矢山行人 十五歳 夏27
月曜日。
僕は朝子の件を陽子に連絡せず、また寺山凛のことも秋穂に伝えず、学校に登校した。教室にはまだ陽子も秋穂もいなかった。
秋穂のしているゲームもそろそろ終盤のはずだった。
今日、登校してもおかしくなかった。
チャイムが鳴り、担任教師が教室に入ってきた。何十年も教鞭をとっている陽気な五十代の女性だった。
秋穂と陽子が不在のまま担任教師が喋りだして、僕は何となくグランドの方へ視線を向けた。

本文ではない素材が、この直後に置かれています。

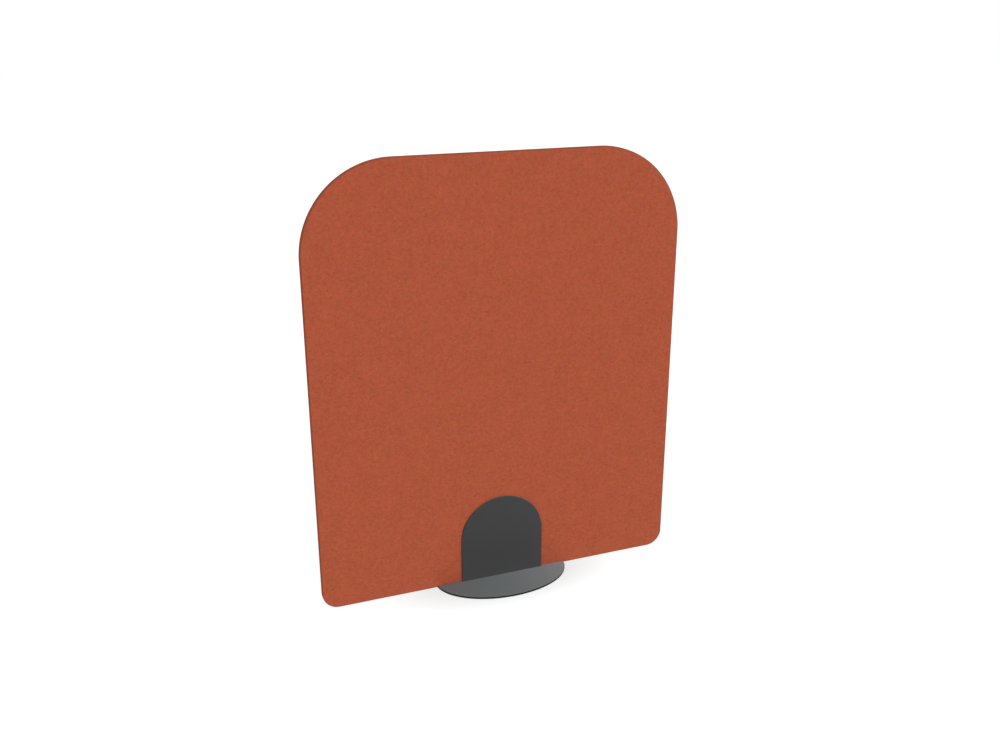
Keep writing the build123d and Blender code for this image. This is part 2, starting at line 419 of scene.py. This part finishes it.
def fibreboard(name, pale, dark):
    """Sawn medium-density board: fine pressed fibres, with the long streaks of its faces."""
    material, wiring = new_material(name)
    strands = wiring.place(stretch=(0.0030, 0.0006, 0.0009))
    fibres = wiring.noise(strands, detail=3.0, roughness=0.7)
    dust_and_painted_lift = wiring.noise(wiring.place(0.0005), detail=2.0)
    layers = wiring.noise(wiring.place(stretch=(0.05, 0.0022, 0.05)), detail=1.0)
    share = (fibres.swing(1.2) + dust_and_painted_lift.swing(0.5) + layers.swing(0.8) + 0.45).share()
    wiring.finish(
        wiring.surface(
            Base_Color=wiring.mix(share, pale, dark),
            Roughness=dust_and_painted_lift.swing(0.12) + 0.72,
            Normal=wiring.bump(fibres * 0.6 + dust_and_painted_lift * 0.4, 0.00015, 0.5),
        )
    )
    return material


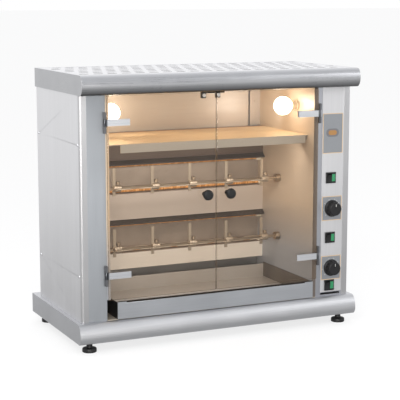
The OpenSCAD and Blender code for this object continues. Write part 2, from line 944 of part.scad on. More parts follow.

「えー、今日、休みの連絡があったのは、西野さんと安藤さん。西野さんは変わらず体調不良で、安藤さんは、あーご家族に不幸があったとのことです。それで、えー」
僕はまだグランドを見ていた。
が、先生の言葉はもう届いていなかった。
安藤陽子の家族に不幸があった?
不幸、陽子の家族の誰かが亡くなった。
誰が? 陽子の父? 母? それとも……。
一瞬、僕の目の奥が痛み、視界が赤く変わった。
朝子。
そうと決まった訳じゃない。
けれど、陽子は名前の分からない病気だと言った。
幾つもの病院を巡り、結局わからずに実家から一番近い病院に入院している。そんな病気なら突然、悪化してもおかしくない。
またチャイムが鳴った。
が、最初、僕はその音が何であるのか理解できなかった。視線を前の黒板に向けると、丁度、担任教師が教室を出ていくところだった。
僕の視界は高くなっていた。どうやら僕は立ち上ったらしい。
足が動いた、机の端にぶつかったが、痛みはなかった。教室のドアを開け、廊下に出て担任教師の名前を呼んだ。
「ん? なにかな、矢山くん?」
矢山って誰だ?
あぁ、僕か。
口を開いたが、声が出なかった。何度か試して、うめき声のような音が僕の口から洩れて、それが言葉になった。
「安藤、さんの、家族に不幸が……、あったと、言ってましたけど、誰が亡くなった、のか、聞かれて、……いますか?」
「どうして?」
担任教師がいぶかしげに僕を見た。
僕は質問を質問で返されたことに、普段なら感じないほどの激しい苛立ちを覚えた。
「先日、安藤さんと入院している妹さん、のお見舞いに行ったんです」
そうじゃないですよね?
と念を押すように言いかけて、やめた。
担任教師の表情が目に入ったのだ。
「そう。あのね、一昨日の夜に朝子さんの容体が、」
もう声は、音は、意味は僕の中に入ってこなかった。
顔の筋肉が変な動き方をしたのが、僕には分かった。担任教師に対し、頭を下げた。お礼というより、今の表情を誰かに見られたくなかった。